Por ocasião do projeto que redundou na edição da Lei nº 9.613/98 – que dispõe sobre os crimes de lavagem ou ocultação de bens, direitos e valores – seus autores entenderam por bem, prevenir a generalização, de modo a evitar o previsível excesso por parte das autoridades.

A definição do delito de interposição fraudulenta o qual, no dizer do legislador, naquele momento, corresponde: aquele em que alguém presta-se a intermediar negócio com recursos ou coisas que sabe ser produto de crime antecedente. A esse delito foi atribuída uma qualificação de crime equivalente à receptação, como se vê do item 23 da mencionada Exposição de Motivos;

23. O projeto, desta forma, mantém sob a égide do artigo 180 do Código Penal, que define o crime de receptação, as condutas que tenham por objeto a aquisição, o recebimento ou a ocultação, em proveito próprio ou alheio, de “coisa que sabe ser produto de crime, ou influir para que terceiro de boa-fé, a adquira, receba ou oculte”. Fica, portanto, sob o comando desse dispositivo a grande variedade de ilícitos parasitários de crimes contra o patrimônio”.

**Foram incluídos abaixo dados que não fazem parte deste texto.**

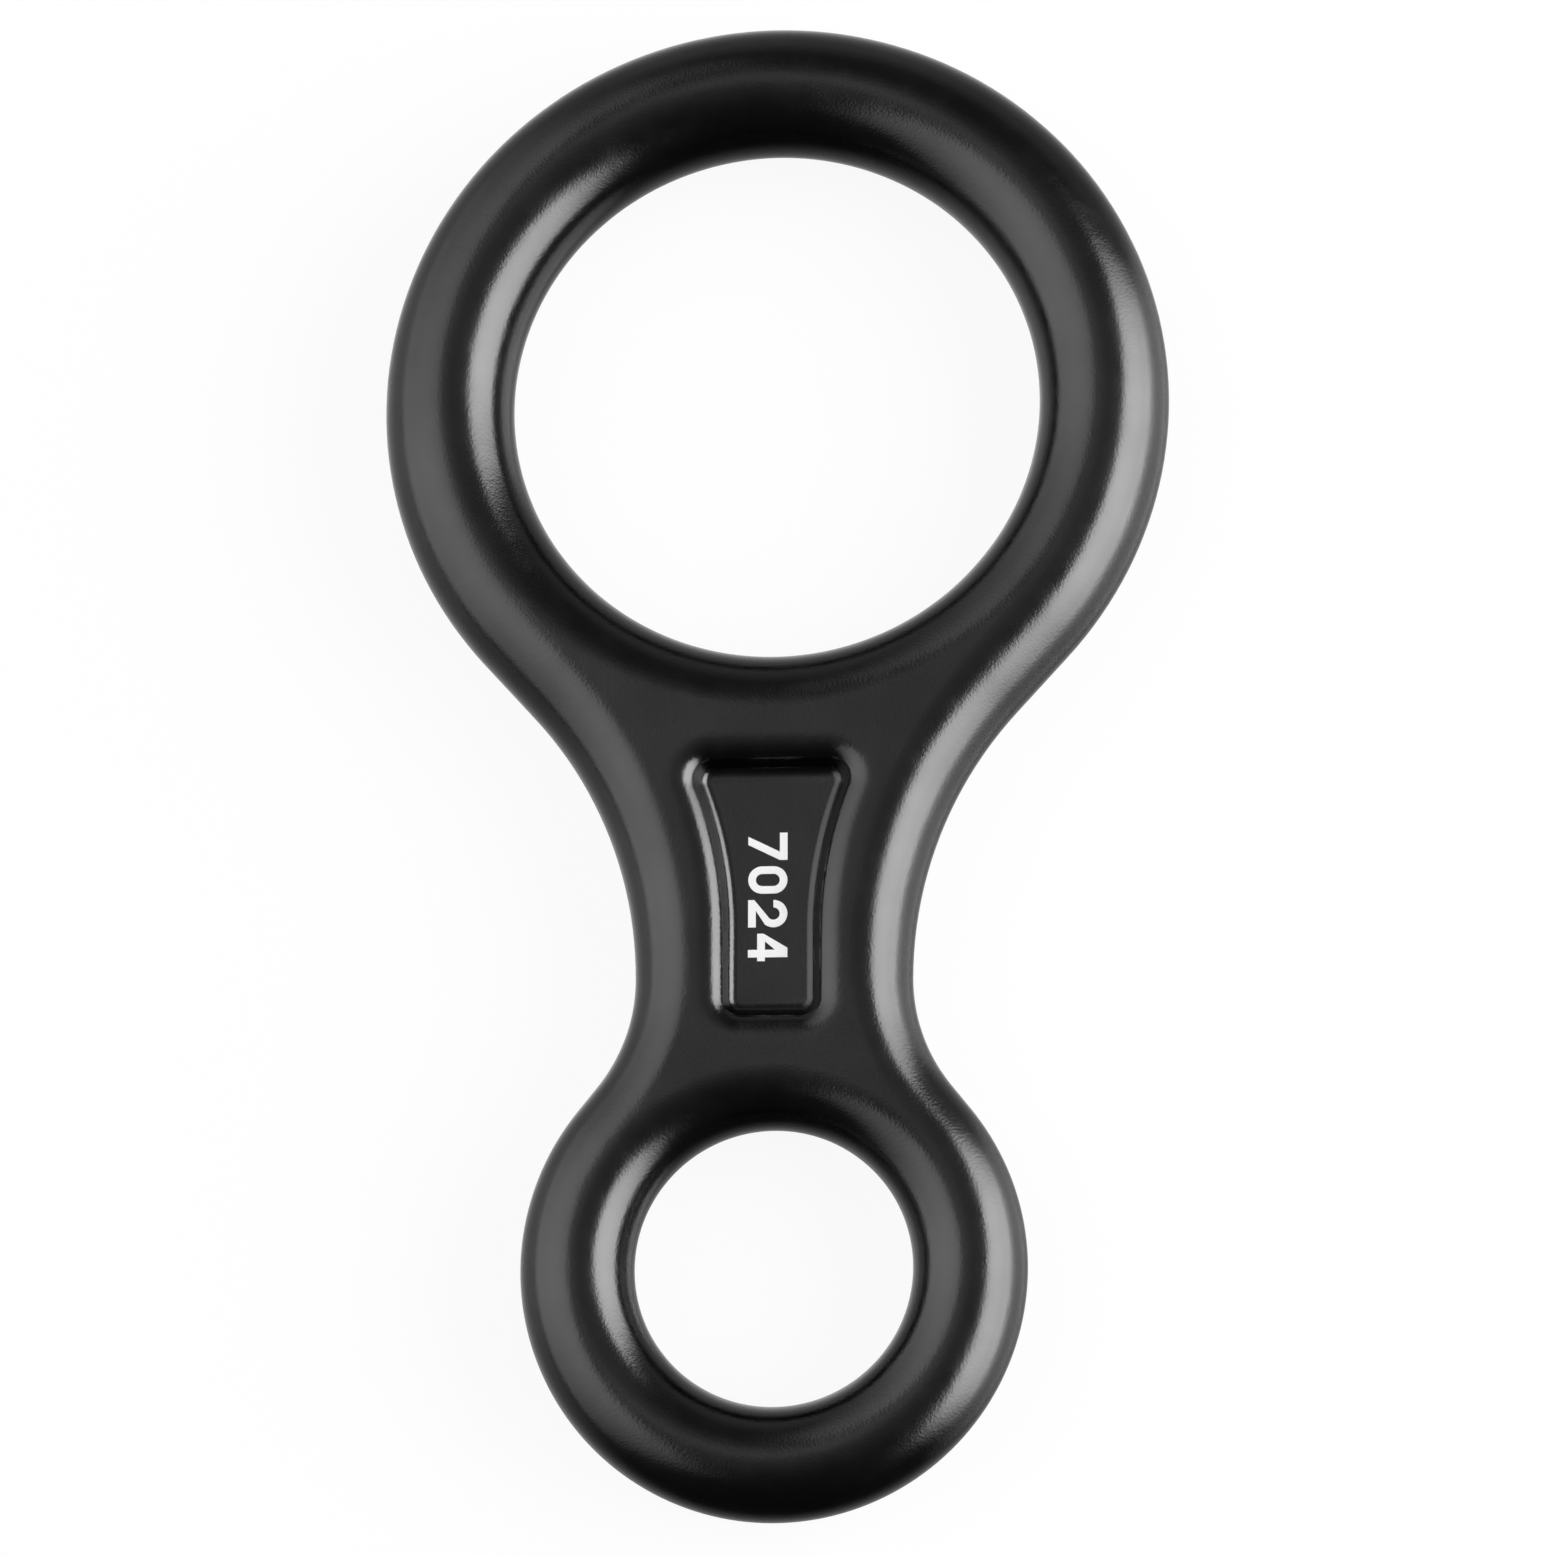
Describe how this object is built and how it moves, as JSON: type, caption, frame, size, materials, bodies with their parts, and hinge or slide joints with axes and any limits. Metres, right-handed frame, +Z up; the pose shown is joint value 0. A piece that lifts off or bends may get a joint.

Por isso, inicialmente a “interposição fraudulenta” corresponderia a um crime conexo, posto que praticado na intenção de ocultar coisa ou dinheiro que tem como origem um dos crimes elencados no artigo 1º da Lei nº 9.613/98 (crime antecedente): tráfico de drogas; terrorismo; contrabando ou tráfico de armas, munições ou material destinado à sua produção; de extorsão mediante seqüestro; contra a administração pública (corrupção); contra o sistema financeiro nacional; praticado por organização criminosa.

Assim, aquele que importa ou exporta bens com valores não correspondentes aos verdadeiros pode estar praticando, nos termos dessa lei, uma “interposição fraudulenta” (art.1º, § 1º, III). A condição, todavia, é de que essa interposta pessoa, saiba que os recursos financeiros empregados nas operações tem origem em um dos crimes tipificados no artigo 1º da Lei de regência. Vale aduzir que nessa conduta o dolo essencial – a intenção criminal – há de restar comprovada.

Desnecessário lembrar que face o princípio da tipificação cerrada, a que se subsume o direito penal, inclusive penal-tributário e penal-aduaneiro, não poderia nenhuma autoridade fiscal afastar-se do rígido trilho legal traçado pelo legislador. O afastamento da norma se qualificaria, a princípio, como abuso de autoridade e desvio de finalidade de norma.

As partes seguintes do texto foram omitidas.